As an alternative to Ami Tavory's answer, you can use a Counter from the collections package to detect duplicates. On my computer it seems to be even faster. See the function below which can also find different duplicates.

import collections
import numpy as np

def find_duplicates_original(x):
    d = []
    for i in range(len(x)):
        for j in range(i + 1, len(x)):
            if x[i] == x[j]:
                d.append(j)
    return d

def find_duplicates_outer(x):
    a = np.equal.outer(x, x)
    np.fill_diagonal(a, 0)
    return np.flatnonzero(np.any(a, axis=0))

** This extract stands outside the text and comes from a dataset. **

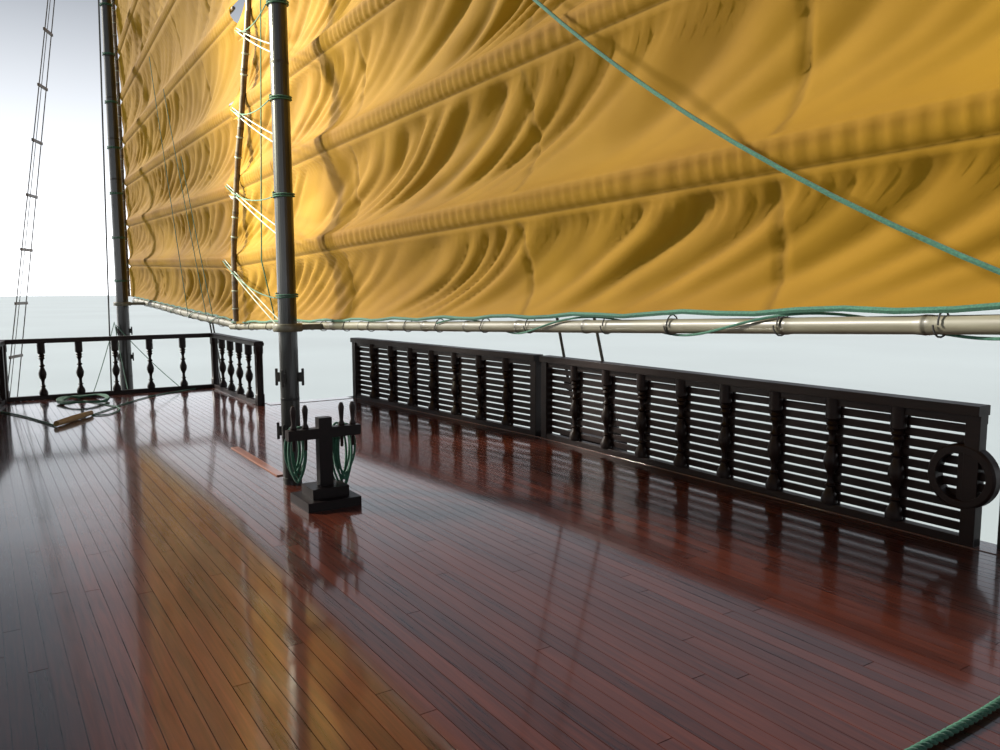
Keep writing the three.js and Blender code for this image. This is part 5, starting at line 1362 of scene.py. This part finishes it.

def find_duplicates_counter(x):
    counter = collections.Counter(x)
    values = (v for v, c in counter.items() if c > 1)
    return {v: np.flatnonzero(x == v) for v in values}


n = 10000
x = np.arange(float(n))
x[n // 2] = 1
x[n // 4] = 1

>>>> find_duplicates_counter(x)
{1.0: array([   1, 2500, 5000], dtype=int64)}

>>>> %timeit find_duplicates_original(x)
1 loop, best of 3: 12 s per loop

>>>> %timeit find_duplicates_outer(x)
10 loops, best of 3: 84.3 ms per loop

>>>> %timeit find_duplicates_counter(x)
1000 loops, best of 3: 1.63 ms per loop

0 讨论(0)

感情败类

2021-01-06 02:23

Since the answers have stopped coming and none was totally satisfactory, for the record I post my own solution.

It is my understanding that it's the assignment which makes Python slow in this case, not the nested loops as I thought initially. Using a library or compiled code eliminates the need for assignments and performance improves dramatically.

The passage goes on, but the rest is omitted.